»»

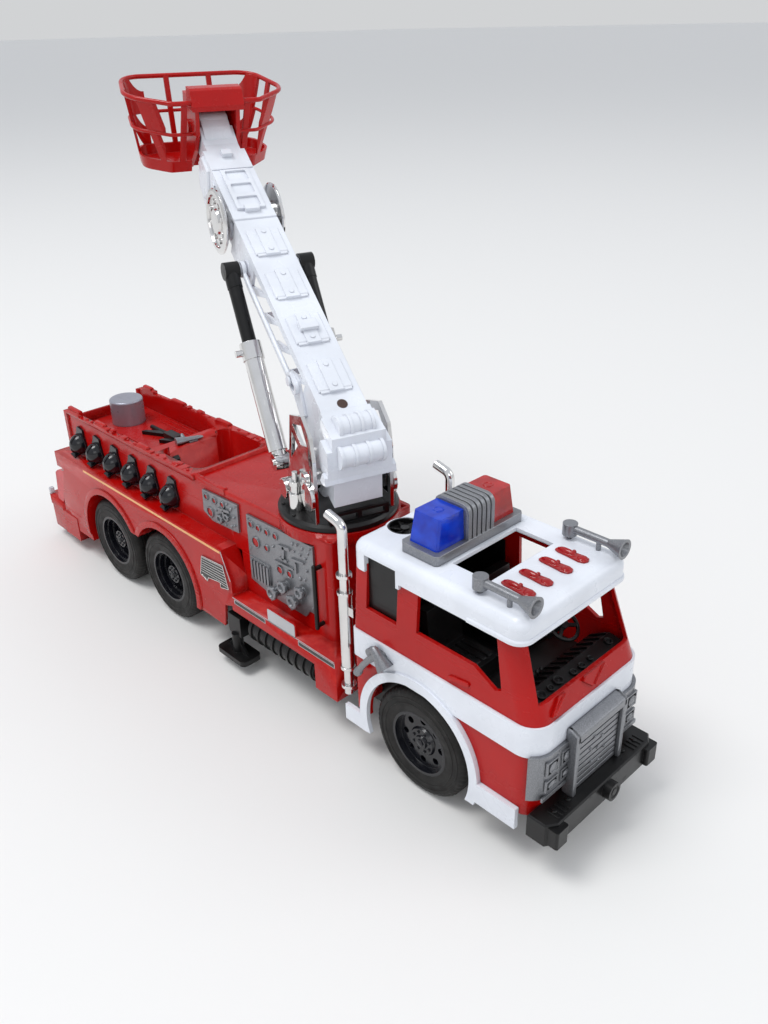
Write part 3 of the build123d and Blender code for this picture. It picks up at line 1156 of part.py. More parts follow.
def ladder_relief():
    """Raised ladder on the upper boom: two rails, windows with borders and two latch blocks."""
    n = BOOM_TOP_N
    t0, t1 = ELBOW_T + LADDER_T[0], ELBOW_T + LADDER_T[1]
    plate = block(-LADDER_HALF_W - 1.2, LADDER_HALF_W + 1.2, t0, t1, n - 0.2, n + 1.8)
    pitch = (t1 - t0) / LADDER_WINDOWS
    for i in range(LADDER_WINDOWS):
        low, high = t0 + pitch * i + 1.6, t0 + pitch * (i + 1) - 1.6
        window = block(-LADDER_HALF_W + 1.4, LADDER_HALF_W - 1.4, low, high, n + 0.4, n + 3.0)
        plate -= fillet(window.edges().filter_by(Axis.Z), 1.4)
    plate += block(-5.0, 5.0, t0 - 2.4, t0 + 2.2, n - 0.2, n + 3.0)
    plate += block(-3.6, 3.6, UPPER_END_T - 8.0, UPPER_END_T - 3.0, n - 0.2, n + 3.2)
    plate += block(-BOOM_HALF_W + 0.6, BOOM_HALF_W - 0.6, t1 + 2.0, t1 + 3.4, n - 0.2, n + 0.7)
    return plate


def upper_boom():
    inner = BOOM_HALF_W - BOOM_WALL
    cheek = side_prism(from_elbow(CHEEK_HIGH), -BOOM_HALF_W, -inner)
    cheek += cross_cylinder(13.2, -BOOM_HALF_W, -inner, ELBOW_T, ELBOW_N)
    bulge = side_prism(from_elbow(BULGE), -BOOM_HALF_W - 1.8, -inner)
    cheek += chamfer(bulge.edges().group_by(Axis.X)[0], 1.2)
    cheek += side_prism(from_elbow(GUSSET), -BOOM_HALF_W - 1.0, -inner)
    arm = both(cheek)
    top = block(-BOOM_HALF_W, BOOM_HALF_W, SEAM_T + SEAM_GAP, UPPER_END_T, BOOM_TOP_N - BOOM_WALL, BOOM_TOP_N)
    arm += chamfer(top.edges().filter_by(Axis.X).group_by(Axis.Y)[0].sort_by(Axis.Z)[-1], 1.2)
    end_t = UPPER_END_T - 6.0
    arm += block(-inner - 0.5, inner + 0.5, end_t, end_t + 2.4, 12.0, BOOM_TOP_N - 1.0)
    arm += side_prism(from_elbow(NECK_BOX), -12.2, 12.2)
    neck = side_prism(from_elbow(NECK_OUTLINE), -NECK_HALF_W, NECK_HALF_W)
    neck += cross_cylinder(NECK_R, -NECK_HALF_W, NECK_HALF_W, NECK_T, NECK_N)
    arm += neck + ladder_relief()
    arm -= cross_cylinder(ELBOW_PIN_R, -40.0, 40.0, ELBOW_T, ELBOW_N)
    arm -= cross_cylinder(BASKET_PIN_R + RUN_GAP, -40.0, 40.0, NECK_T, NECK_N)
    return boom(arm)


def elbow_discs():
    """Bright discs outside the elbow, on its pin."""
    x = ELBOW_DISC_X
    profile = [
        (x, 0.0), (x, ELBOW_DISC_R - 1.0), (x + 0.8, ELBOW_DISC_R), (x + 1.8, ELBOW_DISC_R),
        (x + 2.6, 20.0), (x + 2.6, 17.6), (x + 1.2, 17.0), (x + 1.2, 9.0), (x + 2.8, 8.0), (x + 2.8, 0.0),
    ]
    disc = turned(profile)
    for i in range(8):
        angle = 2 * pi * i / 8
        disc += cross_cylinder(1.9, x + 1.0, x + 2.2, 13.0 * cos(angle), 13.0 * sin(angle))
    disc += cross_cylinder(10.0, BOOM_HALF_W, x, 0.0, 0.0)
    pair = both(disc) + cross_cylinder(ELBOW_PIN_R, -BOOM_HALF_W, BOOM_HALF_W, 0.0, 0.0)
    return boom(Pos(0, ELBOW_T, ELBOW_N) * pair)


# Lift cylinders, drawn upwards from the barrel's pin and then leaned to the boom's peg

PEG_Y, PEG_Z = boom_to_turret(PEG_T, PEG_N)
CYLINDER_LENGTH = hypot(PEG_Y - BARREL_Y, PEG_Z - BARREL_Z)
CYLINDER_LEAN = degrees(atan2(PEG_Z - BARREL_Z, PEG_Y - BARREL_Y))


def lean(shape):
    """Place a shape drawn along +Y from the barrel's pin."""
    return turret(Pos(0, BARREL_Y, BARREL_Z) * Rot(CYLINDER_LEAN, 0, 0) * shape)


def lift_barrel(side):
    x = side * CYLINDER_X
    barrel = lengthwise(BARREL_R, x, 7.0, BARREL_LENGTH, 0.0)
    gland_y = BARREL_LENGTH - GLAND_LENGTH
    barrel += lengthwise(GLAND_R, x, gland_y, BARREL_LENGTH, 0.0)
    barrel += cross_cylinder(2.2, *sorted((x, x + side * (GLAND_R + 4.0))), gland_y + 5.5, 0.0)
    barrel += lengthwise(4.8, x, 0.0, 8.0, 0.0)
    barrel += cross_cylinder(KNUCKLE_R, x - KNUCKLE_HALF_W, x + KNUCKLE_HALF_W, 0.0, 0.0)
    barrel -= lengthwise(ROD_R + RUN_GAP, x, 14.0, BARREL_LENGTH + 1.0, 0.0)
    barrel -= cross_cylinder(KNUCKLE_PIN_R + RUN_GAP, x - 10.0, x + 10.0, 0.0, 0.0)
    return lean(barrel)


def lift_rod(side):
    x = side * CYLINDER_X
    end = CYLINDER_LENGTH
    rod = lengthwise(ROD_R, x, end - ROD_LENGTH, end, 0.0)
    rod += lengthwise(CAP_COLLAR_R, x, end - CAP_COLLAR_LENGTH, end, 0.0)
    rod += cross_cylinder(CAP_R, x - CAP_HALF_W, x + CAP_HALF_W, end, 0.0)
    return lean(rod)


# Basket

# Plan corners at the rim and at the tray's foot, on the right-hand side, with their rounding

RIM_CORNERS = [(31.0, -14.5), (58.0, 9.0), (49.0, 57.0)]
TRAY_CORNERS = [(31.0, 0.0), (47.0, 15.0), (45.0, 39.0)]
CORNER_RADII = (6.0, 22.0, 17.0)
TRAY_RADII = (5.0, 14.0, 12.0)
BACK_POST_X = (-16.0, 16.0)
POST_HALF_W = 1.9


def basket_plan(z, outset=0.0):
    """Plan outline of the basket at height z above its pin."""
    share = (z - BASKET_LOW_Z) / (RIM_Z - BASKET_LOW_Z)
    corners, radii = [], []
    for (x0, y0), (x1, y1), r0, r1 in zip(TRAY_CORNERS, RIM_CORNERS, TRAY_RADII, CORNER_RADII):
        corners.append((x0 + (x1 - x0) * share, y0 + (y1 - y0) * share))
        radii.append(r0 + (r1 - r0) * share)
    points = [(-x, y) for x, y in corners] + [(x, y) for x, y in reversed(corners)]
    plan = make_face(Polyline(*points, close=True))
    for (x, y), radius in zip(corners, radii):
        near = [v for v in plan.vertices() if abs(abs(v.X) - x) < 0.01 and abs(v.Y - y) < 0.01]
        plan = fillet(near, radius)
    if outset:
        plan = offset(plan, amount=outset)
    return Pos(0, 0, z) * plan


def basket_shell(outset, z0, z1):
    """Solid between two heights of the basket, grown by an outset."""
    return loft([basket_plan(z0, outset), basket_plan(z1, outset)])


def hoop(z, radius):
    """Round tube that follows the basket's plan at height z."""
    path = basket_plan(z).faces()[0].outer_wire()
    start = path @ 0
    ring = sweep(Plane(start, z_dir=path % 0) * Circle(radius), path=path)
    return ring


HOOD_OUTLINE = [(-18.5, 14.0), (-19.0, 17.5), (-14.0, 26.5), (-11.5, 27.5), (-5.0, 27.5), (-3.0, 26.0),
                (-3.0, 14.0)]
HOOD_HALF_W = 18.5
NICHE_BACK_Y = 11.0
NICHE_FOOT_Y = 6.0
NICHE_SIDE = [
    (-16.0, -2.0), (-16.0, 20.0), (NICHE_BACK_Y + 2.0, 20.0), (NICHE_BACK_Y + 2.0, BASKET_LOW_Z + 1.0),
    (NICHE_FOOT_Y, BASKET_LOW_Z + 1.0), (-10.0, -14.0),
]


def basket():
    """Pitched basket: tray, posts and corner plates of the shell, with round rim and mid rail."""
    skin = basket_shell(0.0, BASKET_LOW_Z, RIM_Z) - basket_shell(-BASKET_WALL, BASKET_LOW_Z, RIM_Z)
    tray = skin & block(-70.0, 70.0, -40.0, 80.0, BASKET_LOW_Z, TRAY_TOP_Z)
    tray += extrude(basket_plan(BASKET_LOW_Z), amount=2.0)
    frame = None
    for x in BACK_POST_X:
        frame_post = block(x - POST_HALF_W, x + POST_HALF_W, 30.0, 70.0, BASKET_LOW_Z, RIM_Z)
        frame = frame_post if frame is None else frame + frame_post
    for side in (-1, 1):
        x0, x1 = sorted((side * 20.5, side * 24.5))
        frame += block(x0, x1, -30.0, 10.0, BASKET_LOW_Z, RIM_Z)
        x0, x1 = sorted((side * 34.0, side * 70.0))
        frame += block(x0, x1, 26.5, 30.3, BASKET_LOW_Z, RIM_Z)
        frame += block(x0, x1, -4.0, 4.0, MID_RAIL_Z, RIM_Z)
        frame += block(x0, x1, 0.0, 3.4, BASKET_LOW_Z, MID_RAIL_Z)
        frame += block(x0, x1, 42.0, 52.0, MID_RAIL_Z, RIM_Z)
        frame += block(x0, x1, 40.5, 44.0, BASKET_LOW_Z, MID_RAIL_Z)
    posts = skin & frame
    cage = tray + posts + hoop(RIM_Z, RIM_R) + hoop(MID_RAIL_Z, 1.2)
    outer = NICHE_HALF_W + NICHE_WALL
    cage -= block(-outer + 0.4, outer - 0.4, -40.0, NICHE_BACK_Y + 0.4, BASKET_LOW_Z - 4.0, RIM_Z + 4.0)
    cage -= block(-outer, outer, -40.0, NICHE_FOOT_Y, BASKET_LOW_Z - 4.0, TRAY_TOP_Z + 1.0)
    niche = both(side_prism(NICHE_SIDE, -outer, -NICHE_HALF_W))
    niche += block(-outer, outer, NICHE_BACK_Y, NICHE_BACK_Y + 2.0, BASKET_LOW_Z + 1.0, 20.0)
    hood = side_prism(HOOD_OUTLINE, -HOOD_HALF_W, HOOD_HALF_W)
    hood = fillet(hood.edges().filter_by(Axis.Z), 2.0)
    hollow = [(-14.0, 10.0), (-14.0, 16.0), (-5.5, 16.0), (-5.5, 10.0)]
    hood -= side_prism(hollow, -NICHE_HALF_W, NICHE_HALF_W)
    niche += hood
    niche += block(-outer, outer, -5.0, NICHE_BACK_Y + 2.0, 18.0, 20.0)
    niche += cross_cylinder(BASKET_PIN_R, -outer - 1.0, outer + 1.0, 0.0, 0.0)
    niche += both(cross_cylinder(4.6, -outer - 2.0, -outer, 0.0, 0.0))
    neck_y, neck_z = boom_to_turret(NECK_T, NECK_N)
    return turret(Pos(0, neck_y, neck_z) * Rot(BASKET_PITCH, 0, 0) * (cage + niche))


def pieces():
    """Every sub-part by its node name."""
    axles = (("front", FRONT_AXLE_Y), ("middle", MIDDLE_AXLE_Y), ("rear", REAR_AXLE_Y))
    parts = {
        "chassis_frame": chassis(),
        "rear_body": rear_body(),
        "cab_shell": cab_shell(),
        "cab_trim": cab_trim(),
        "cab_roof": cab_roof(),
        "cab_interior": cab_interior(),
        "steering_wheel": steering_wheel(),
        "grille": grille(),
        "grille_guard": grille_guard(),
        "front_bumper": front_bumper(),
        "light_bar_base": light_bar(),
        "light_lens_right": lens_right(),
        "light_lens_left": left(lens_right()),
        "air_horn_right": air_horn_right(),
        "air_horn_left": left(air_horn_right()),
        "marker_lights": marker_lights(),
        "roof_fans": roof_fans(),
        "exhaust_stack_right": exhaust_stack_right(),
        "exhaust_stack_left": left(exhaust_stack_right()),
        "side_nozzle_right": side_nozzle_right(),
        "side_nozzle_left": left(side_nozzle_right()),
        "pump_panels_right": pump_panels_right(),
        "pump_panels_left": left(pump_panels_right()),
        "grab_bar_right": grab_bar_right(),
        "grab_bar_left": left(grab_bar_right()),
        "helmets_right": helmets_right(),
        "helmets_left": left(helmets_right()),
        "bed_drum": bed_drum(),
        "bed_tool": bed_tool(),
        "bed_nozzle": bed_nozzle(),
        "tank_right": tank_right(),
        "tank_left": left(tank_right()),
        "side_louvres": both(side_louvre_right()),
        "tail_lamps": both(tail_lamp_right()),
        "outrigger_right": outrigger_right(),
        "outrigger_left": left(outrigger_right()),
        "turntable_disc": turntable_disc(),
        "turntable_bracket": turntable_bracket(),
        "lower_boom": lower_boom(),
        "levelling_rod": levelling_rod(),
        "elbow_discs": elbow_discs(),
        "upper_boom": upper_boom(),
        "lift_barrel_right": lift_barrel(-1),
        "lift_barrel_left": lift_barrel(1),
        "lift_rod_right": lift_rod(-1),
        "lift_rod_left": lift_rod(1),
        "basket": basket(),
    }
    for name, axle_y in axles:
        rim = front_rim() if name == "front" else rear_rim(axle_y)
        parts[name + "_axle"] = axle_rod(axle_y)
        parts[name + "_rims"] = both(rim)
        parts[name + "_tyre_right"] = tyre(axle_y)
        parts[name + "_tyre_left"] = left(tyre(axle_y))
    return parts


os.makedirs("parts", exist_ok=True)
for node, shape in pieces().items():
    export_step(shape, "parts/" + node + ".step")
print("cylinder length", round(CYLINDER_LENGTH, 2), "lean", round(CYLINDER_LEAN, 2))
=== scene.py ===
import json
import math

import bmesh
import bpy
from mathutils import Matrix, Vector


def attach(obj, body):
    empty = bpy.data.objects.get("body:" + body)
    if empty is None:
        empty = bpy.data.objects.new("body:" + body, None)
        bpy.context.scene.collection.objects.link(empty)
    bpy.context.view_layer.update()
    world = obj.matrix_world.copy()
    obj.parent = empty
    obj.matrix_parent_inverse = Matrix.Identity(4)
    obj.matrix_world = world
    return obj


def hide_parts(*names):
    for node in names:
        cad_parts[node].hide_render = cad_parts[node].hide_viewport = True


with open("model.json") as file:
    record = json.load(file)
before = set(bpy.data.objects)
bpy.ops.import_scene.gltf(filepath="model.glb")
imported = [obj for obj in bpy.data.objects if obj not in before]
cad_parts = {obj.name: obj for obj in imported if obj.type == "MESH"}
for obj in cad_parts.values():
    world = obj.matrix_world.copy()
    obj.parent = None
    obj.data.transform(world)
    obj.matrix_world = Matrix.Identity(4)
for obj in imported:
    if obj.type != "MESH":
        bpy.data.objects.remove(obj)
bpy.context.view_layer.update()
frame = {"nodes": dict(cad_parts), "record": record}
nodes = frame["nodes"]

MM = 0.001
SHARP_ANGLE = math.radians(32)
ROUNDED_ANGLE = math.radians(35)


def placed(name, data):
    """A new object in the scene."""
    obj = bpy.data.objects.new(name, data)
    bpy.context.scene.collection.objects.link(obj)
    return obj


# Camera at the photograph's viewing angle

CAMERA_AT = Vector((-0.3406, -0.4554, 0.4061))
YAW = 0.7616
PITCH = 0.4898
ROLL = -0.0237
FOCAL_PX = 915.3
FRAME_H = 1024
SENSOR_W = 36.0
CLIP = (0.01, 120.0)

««

The lines to transcribe begin at the line with "before = set(bpy.data.objects)" and end at the line with "# Camera at the photograph's viewing angle"; copy them exactly, both ends included.

- **ANSWER TO THIS EXERCISE**:
before = set(bpy.data.objects)
bpy.ops.import_scene.gltf(filepath="model.glb")
imported = [obj for obj in bpy.data.objects if obj not in before]
cad_parts = {obj.name: obj for obj in imported if obj.type == "MESH"}
for obj in cad_parts.values():
    world = obj.matrix_world.copy()
    obj.parent = None
    obj.data.transform(world)
    obj.matrix_world = Matrix.Identity(4)
for obj in imported:
    if obj.type != "MESH":
        bpy.data.objects.remove(obj)
bpy.context.view_layer.update()
frame = {"nodes": dict(cad_parts), "record": record}
nodes = frame["nodes"]

MM = 0.001
SHARP_ANGLE = math.radians(32)
ROUNDED_ANGLE = math.radians(35)


def placed(name, data):
    """A new object in the scene."""
    obj = bpy.data.objects.new(name, data)
    bpy.context.scene.collection.objects.link(obj)
    return obj


# Camera at the photograph's viewing angle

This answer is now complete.